## start Given information
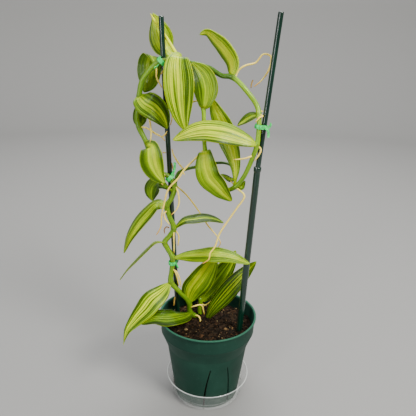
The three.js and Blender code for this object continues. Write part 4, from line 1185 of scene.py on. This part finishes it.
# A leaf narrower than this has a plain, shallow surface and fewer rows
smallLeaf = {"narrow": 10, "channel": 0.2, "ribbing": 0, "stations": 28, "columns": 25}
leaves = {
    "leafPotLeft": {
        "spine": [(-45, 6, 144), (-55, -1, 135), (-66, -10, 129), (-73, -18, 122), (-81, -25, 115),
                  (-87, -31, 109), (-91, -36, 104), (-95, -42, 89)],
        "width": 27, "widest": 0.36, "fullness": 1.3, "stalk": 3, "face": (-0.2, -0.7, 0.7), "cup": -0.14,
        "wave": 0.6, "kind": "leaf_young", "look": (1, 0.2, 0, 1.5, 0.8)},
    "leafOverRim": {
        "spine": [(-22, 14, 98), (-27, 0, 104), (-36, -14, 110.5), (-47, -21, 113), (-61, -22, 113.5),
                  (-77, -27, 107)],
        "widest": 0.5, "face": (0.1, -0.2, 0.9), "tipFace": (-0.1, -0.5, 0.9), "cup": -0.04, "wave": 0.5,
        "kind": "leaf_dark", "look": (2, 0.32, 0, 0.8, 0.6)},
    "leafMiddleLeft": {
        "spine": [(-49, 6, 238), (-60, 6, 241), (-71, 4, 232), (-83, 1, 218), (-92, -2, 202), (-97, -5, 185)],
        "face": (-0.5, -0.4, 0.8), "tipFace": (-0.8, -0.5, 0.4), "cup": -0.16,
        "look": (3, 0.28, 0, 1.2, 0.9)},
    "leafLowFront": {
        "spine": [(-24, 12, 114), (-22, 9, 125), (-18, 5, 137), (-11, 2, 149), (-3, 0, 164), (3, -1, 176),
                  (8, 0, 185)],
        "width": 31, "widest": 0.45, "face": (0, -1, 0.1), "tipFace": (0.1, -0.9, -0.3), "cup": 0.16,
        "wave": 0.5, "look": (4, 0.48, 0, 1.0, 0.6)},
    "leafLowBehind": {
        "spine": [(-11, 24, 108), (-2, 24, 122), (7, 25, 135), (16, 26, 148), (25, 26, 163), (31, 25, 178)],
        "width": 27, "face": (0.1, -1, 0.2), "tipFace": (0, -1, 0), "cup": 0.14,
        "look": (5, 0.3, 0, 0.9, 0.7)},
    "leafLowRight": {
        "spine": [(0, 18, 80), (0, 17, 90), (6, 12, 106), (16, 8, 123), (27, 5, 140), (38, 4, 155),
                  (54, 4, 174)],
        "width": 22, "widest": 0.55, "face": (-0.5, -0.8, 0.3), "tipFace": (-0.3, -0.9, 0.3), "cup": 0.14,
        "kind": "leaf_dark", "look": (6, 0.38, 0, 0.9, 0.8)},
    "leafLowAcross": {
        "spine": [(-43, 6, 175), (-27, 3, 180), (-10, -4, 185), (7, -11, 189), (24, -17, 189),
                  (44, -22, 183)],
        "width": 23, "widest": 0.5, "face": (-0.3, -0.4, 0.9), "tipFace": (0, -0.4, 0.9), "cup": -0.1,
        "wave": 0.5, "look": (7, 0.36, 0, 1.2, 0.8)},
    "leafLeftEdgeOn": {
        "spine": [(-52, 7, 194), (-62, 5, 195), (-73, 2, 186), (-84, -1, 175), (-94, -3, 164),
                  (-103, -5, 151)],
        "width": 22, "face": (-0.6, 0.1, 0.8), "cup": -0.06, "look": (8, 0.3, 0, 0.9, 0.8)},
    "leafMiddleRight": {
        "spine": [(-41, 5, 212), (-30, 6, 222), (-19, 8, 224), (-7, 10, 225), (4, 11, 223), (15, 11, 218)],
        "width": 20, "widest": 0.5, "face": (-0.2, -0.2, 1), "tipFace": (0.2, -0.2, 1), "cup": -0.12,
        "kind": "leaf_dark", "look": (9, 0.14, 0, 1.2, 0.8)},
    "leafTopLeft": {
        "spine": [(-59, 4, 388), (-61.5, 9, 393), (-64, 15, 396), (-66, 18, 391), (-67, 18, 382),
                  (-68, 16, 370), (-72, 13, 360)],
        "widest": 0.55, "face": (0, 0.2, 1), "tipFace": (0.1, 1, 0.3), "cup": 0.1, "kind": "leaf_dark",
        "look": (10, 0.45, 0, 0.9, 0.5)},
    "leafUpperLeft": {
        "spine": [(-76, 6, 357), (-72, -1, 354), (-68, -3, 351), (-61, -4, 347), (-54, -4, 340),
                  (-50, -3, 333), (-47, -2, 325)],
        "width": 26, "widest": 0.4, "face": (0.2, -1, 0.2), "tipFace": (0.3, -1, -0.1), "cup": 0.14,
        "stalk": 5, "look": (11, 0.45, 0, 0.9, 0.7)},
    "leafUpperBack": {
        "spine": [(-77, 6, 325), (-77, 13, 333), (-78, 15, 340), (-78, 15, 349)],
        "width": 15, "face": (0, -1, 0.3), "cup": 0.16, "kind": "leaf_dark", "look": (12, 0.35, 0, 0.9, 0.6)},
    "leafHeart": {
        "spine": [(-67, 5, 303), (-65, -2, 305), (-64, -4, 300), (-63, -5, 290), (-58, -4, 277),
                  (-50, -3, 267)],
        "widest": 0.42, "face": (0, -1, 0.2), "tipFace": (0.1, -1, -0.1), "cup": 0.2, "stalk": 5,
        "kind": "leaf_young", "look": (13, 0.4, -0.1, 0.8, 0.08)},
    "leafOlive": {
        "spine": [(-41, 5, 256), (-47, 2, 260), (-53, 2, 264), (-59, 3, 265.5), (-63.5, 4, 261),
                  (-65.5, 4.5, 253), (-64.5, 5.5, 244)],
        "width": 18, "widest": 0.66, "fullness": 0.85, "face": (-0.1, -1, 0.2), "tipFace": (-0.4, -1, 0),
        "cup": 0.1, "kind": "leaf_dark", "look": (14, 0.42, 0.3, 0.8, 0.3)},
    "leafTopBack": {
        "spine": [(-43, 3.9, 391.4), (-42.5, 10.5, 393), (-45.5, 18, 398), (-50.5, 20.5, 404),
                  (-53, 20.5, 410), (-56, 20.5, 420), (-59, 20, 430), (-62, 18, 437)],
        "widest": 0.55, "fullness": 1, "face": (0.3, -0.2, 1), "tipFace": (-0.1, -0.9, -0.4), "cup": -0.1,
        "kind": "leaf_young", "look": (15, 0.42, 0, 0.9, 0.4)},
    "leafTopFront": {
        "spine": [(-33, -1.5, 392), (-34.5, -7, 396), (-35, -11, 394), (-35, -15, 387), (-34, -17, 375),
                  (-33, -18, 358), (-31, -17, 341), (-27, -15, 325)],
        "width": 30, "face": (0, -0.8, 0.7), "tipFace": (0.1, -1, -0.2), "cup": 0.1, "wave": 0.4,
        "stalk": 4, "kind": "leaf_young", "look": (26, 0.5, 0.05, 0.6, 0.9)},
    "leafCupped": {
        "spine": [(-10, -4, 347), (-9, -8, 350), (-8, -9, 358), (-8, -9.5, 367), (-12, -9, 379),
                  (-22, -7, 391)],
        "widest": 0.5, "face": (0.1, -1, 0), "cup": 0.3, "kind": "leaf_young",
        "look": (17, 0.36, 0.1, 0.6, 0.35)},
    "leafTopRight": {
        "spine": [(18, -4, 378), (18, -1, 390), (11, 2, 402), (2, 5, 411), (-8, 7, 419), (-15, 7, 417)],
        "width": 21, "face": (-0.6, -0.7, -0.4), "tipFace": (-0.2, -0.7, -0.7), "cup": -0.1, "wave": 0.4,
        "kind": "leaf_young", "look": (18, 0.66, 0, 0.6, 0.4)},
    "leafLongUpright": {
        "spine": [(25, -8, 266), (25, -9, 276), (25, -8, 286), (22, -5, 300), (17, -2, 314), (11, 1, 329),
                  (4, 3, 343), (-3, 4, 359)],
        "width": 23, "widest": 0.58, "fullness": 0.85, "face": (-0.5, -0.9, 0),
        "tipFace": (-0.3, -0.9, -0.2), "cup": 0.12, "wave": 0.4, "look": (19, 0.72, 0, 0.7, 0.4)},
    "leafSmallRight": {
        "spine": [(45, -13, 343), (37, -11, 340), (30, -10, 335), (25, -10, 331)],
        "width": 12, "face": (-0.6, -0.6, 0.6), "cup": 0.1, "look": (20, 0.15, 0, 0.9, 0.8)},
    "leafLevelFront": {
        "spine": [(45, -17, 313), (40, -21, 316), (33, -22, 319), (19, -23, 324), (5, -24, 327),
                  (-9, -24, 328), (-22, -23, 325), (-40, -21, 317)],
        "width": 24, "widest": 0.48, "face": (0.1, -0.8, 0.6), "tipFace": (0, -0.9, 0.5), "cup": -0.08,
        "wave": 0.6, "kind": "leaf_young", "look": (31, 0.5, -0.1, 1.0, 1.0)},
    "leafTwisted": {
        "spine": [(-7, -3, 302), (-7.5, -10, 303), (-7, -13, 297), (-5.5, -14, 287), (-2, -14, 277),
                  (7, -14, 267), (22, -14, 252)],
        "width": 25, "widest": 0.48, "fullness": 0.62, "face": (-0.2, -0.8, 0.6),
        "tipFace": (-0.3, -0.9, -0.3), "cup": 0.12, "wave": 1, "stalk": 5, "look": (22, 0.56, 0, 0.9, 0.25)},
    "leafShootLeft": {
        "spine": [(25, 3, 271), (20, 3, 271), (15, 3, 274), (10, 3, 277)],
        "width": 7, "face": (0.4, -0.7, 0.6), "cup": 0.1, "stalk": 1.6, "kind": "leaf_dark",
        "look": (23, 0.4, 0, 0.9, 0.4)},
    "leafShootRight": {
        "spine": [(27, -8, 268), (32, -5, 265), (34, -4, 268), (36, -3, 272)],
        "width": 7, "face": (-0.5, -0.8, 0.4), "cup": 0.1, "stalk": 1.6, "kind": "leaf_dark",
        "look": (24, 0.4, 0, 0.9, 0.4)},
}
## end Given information
Lines containing "this" are to be counted. State the total and add nothing.

2